One of number, dressed as a nymph, stepped forward and knelt before Pan. She caressed his scarred brow and his chipped fingers. “I will thrill thee back from the dead ages,” she said to the statue, and she threw her head back and cried. “Pan! Pan! O Pan! Bring back thy reign upon the earth!” We closed our eyes and joined her: “Pan! Pan! O Pan! Bring back thy reign upon the earth!”
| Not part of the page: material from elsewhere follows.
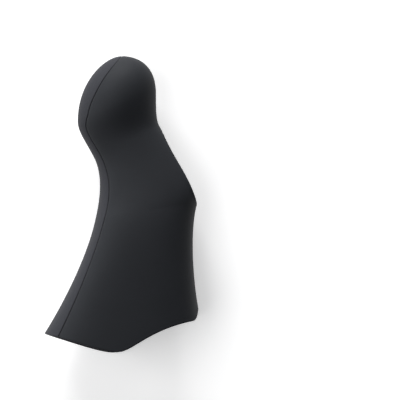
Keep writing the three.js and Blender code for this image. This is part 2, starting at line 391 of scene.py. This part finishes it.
@dataclass
class HoodShell:
    """The moulded cover: a lofted skin, cut open for the lever, walled, grooved and edged. Sizes in mm."""

    rows: tuple[int, ...] = (44, 24, 52, 84)
    panel_columns: int = 14
    groove_columns: int = 8
    flank_columns: int = 44
    wall: float = 2.2
    # The lever opening's edge swells off its straight line, and its hem is thicker than the wall.
    edge_swell: float = 0.4
    border_step: float = 0.35
    hem_extra: float = 0.7
    hem_reach: float = 4.0
    hem_round: float = 0.9
    hem_bulge: float = 1.1
    hem_steps: int = 10
    hem_squareness: float = 0.75
    # The ways out over the edge are blended along it, so that the hem turns evenly.
    blend_length: float = 1.5
    blend_reach: float = 2.0
    blend_sharpness: float = 2.0
    rim_round: float = 0.35
    rim_round_steps: int = 2
    stud_stations: tuple[float, ...] = (2.35, 3.45)
    sharp_angle: float = 40.0
    rest_pitch: float = -3.0
    rest_roll: float = 4.0
    stud: Stud = Stud()
    groove: Groove = Groove()
    rim: RearRim = field(default_factory=RearRim)
    notch: tuple[float, float] = NOTCH
    chin: tuple[float, float] = CHIN
    squareness: Table = Table((0, 1, 2, 3, 4), (0.0, 0.01, 0.03, 0.05, 0.06))
    spread: Table = Table((0, 1, 2, 3, 4), (0.0, 0.0, 0.04, 0.12, 0.16))
    palm_guide: Guide = Guide(
        (
            Knot(*HORN_TIP, 180, 6.5, 6.5),
            Knot(-16.9, 91.9, -90, 15.7, 4.3),
            Knot(-10.6, 77.6, -62.1, 8.2, 9.8),
            Knot(-10.1, 52.2, -102.6, 4.6, 13.5),
            Knot(*TAIL, -122.4, 16, 16),
        )
    )
    finger_guide: Guide = Guide(
        (
            Knot(*HORN_TIP, 0, 6.5, 6.5),
            Knot(14.2, 102.8, -90, 11.3, 7.4),
            Knot(*NOTCH, -55, 3, 13),
            Knot(*CHIN, -107, 13, 9.5),
            Knot(*HEEL, -79.8, 14, 14),
        )
    )
    flank_guide: Guide = Guide(
        (
            Knot(0, HORN_TIP[1], 0, 8.3, 8.3),
            Knot(15.6, 99, -95, 10, 6),
            Knot(13.2, 85.5, -90, 6, 8),
            Knot(16.6, 61.7, -82, 8, 14),
            Knot(19.5, 11, -88, 14, 14),
        )
    )

    @cached_property
    def sections(self) -> list[Section]:
        """The cross-sections of all rows, from horn tip to rear rim."""
        stations = [0.0]
        for piece, steps in enumerate(self.rows):
            stations += [piece + (k + 1) / steps for k in range(steps)]
        guides = (self.palm_guide, self.finger_guide, self.flank_guide)
        palm, finger, flank = (guide.points(self.rows) for guide in guides)
        return [
            Section(u, palm[i], finger[i], flank[i].x, self.squareness.at(u), self.spread.at(u), self.rim)
            for i, u in enumerate(stations)
        ]

    def column_angle(self, section: Section, column: int) -> float:
        """Spaces the columns: even over the palm panel, close across the groove, even over the flank.

        Args:
            section: The row's cross-section.
            column: The column's number, 0 on the palm ridge.

        Returns:
            The angle round from the palm ridge.
        """
        middle, half = self.groove.middle(section), self.groove.half_band(section)
        if column <= self.panel_columns:
            return (middle - half) * column / self.panel_columns
        column -= self.panel_columns
        if column <= self.groove_columns:
            return middle - half + 2 * half * column / self.groove_columns
        column -= self.groove_columns
        return middle + half + (math.pi - middle - half) * column / self.flank_columns

    def past_edge(self, place: Vector) -> float:
        """How far a point of the uncut skin stands past the edge of the lever opening, seen from the side."""
        share = (self.notch[1] - place.y) / (self.notch[1] - self.chin[1])
        swell = self.edge_swell * math.sin(2 * math.pi * min(max(share, 0.0), 1.0))
        return place.x - (self.notch[0] + (self.chin[0] - self.notch[0]) * share - swell)

    def half_skin(self, bm: bmesh.types.BMesh) -> None:
        """Lays a grid over half of the skin and notes the groove, the panel and the station on it.

        Args:
            bm: The mesh to fill.
        """
        columns = self.panel_columns + self.groove_columns + self.flank_columns
        last_row = len(self.sections) - 1
        bmesh.ops.create_grid(bm, x_segments=columns, y_segments=last_row, size=1)
        depth = bm.verts.layers.float.new("groove")
        panel = bm.verts.layers.float.new("panel")
        station = bm.verts.layers.float.new("station")
        for vert in bm.verts:
            section = self.sections[round((1 - vert.co.y) / 2 * last_row)]
            angle = self.column_angle(section, round((vert.co.x + 1) / 2 * columns))
            middle = self.groove.middle(section)
            off = (angle - middle) * section.reach(middle)
            vert[depth] = self.groove.share(section, off)
            vert[panel] = 1.0 if off < 0 else 0.0
            vert[station] = section.station
            vert.co = section.point(angle)
        bmesh.ops.remove_doubles(bm, verts=bm.verts, dist=TIP_MERGE)

    def cut_lever_opening(self, bm: bmesh.types.BMesh) -> None:
        """Cuts the finger side open along a plane from notch to chin, then gives the cut its slight swell.

        Args:
            bm: The whole skin.
        """
        notch, chin = Vector((*self.notch, 0)), Vector((*self.chin, 0))
        line = chin - notch
        outward = Vector((-line.y, line.x, 0)).normalized()
        station = bm.verts.layers.float["station"]
        low, high = NOTCH_STATION - STATION_SLACK, CHIN_STATION + STATION_SLACK
        near = [f for f in bm.faces if all(low < v[station] < high for v in f.verts)]
        verts = dict.fromkeys(v for f in near for v in f.verts)
        edges = dict.fromkeys(e for f in near for e in f.edges)
        geom = [*verts, *edges, *near]
        bmesh.ops.bisect_plane(
            bm, geom=geom, dist=CUT_SLACK, plane_co=notch, plane_no=outward, clear_outer=True
        )
        self.weld_short_edges(bm)
        for vert in self.border(bm):
            vert.co.x -= self.past_edge(vert.co)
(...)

We called and sang and chanted, feeling the Beltane magick flow up from the earth into our limbs and blood. I thought of the broken Pan statue, of the years it had spent in the rain and snow, of the truck whose driver had smashed him and then drove away without leaving a note. I thought of the centuries in which the Pagan spirit had seemed irretrievably dead, where Pan was reduced to a religious curiosity or a fable, where the only choices seemed to be an embrace of the disenchanted modern world or an inescapable longing for an age that would never come again. As our chanting built to its crescendo, I thought instead of building a world where enchantment could live again.

I opened my eyes and, standing in the middle of our circle, above the broken stone of Pan the statue, stood the lovely flesh and fur of Pan the god. He laughed, played an air on his pipes, and then offered a ribbon to his nymph, inviting her — and the rest of us — to our May Day dance.